Send back exactly the lines from the opening line of the records below through the one with "off the neck.".
===== Data to process
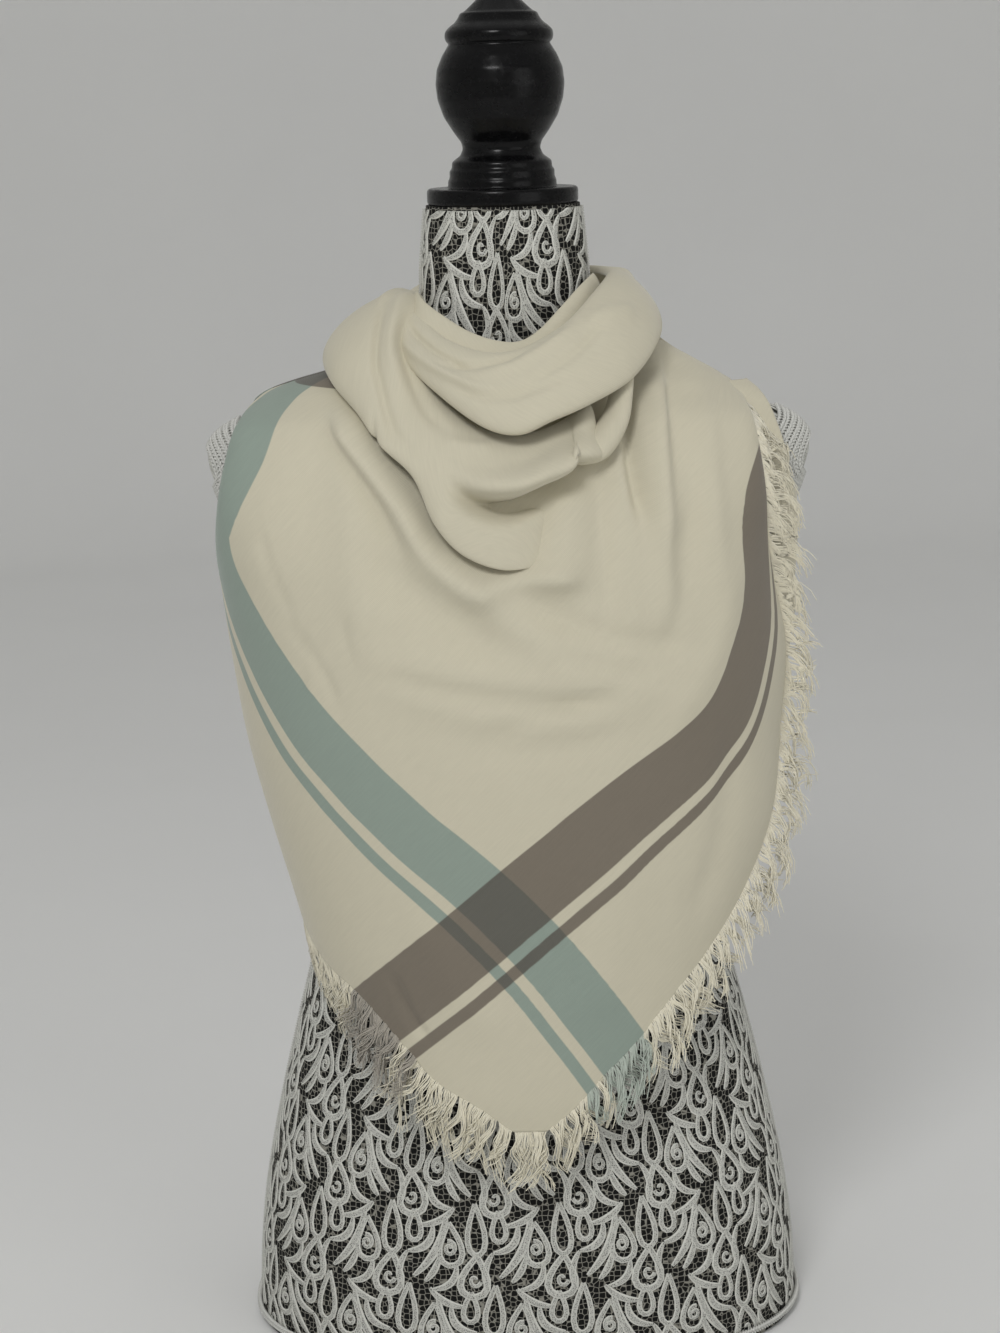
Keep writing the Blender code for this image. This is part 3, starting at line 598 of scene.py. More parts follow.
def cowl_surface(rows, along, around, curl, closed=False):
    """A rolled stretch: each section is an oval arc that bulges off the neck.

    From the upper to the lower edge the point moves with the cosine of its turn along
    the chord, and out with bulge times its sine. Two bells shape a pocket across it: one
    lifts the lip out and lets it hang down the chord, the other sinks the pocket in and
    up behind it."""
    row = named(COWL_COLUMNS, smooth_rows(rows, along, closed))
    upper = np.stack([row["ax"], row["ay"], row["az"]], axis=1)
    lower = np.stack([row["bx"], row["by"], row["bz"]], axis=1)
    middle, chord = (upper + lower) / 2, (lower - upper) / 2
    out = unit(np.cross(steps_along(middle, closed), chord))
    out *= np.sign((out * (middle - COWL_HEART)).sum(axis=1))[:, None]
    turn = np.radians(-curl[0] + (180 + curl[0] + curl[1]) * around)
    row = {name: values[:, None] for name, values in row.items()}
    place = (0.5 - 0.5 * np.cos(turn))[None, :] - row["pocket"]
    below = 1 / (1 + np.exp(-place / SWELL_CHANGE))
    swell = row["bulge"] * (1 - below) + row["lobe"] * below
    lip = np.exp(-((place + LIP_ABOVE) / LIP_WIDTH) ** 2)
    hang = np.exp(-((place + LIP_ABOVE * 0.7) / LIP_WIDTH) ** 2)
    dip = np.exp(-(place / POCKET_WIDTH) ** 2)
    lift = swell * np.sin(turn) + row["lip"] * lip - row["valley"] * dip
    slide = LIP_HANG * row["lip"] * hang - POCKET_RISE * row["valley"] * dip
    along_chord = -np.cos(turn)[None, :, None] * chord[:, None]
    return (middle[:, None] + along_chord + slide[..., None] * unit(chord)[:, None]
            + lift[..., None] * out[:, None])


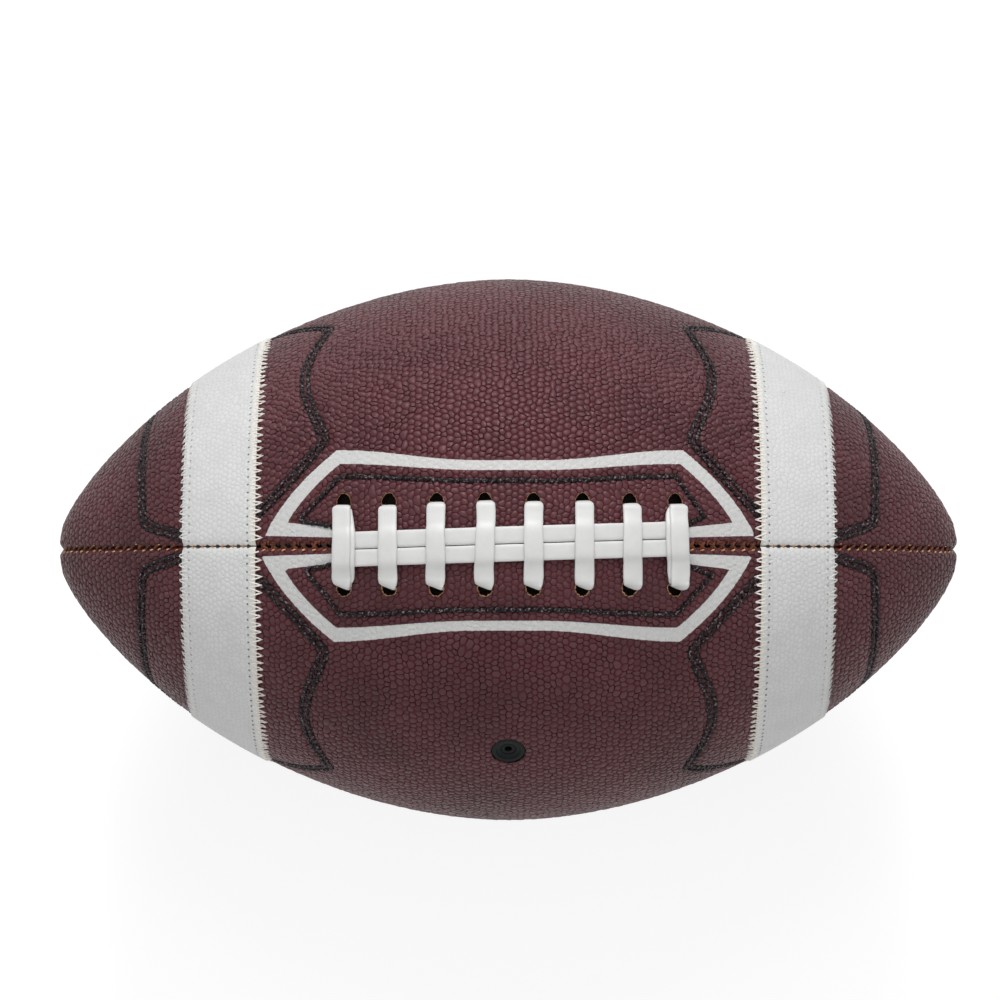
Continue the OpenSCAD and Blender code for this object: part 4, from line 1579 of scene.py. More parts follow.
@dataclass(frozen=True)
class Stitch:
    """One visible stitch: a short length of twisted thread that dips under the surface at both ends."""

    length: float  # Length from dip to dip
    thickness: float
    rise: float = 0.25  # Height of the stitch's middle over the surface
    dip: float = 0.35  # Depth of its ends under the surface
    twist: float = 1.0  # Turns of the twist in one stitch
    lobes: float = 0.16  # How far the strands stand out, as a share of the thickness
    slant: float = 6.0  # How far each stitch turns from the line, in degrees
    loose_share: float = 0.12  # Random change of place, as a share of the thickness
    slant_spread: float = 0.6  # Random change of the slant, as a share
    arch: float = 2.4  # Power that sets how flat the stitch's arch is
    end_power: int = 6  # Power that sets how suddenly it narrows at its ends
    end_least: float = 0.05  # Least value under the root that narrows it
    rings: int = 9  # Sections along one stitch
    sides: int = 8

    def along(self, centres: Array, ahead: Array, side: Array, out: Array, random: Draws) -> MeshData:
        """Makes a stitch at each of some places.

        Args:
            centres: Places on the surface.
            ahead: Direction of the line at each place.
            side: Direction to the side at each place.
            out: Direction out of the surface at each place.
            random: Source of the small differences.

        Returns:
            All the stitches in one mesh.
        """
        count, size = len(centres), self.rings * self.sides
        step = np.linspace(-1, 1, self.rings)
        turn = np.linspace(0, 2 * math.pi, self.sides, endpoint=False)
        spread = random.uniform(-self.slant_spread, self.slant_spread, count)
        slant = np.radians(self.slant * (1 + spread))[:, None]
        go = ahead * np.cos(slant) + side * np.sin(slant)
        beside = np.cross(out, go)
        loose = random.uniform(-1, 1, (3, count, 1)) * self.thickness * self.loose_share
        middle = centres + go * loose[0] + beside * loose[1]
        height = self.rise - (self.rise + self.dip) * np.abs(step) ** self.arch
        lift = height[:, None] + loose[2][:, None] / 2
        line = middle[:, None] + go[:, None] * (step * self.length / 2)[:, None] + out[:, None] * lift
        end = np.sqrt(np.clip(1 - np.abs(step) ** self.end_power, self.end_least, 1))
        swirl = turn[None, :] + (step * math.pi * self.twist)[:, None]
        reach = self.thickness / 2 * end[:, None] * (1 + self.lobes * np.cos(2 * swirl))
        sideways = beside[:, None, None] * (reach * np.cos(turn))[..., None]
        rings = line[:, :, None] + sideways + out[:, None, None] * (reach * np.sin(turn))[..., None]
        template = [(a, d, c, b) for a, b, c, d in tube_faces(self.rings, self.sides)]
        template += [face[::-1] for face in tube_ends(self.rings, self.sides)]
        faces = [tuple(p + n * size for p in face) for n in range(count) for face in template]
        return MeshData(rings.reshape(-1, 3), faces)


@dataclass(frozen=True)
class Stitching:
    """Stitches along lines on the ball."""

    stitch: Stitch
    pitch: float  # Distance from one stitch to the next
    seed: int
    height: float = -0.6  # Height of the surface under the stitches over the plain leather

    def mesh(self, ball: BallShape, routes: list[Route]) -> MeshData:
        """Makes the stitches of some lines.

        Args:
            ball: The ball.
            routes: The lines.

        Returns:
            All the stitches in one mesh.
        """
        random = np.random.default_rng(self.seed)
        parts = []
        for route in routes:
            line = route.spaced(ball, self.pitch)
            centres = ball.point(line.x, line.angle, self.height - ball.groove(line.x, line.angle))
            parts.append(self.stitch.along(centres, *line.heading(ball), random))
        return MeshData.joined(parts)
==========
_Exercise output_
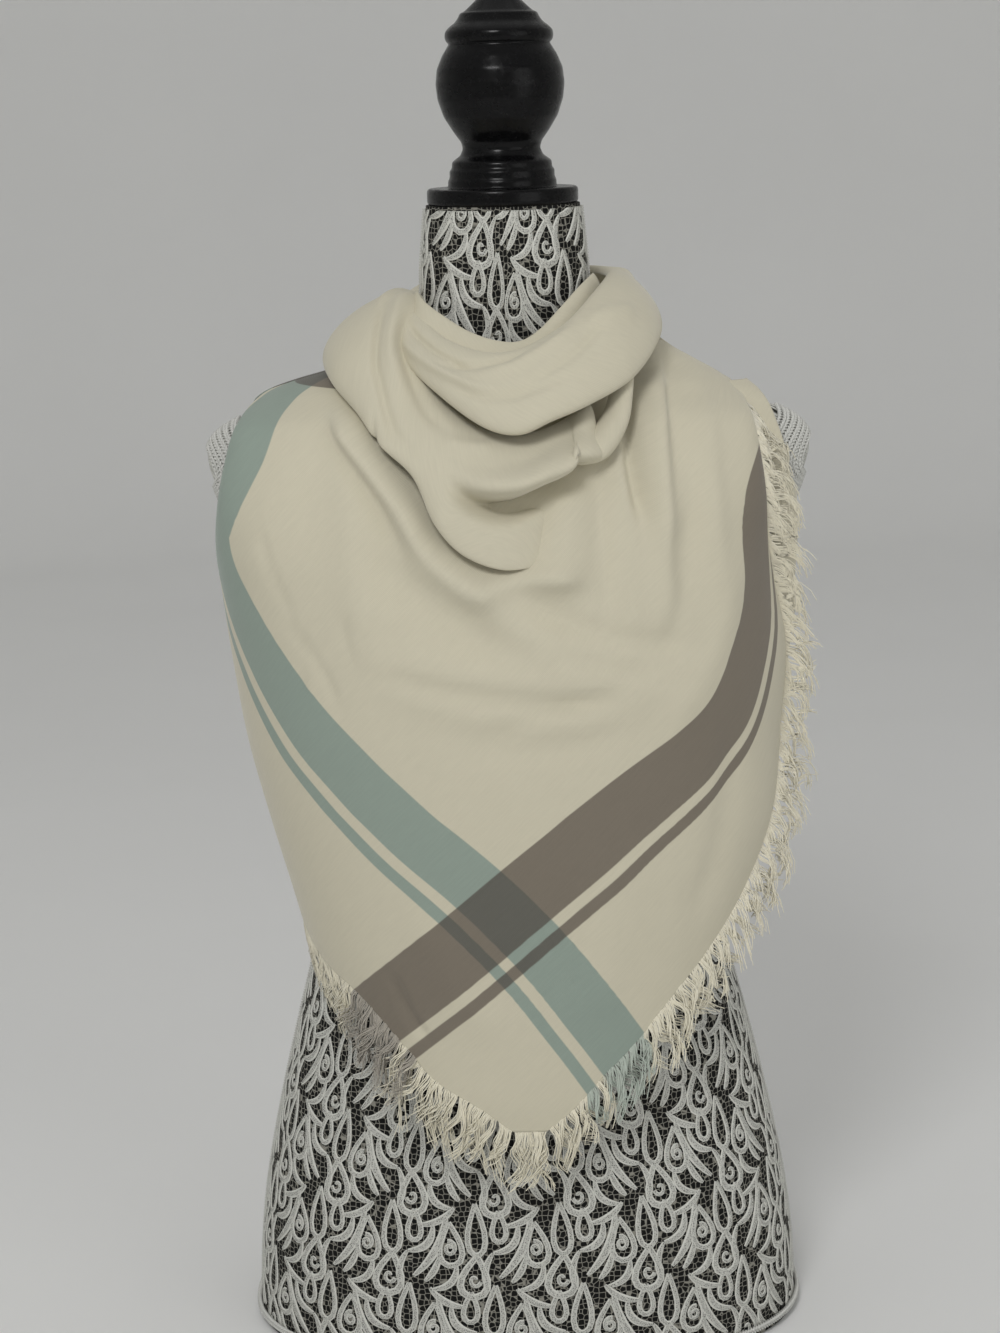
Keep writing the Blender code for this image. This is part 3, starting at line 598 of scene.py. More parts follow.
def cowl_surface(rows, along, around, curl, closed=False):
    """A rolled stretch: each section is an oval arc that bulges off the neck.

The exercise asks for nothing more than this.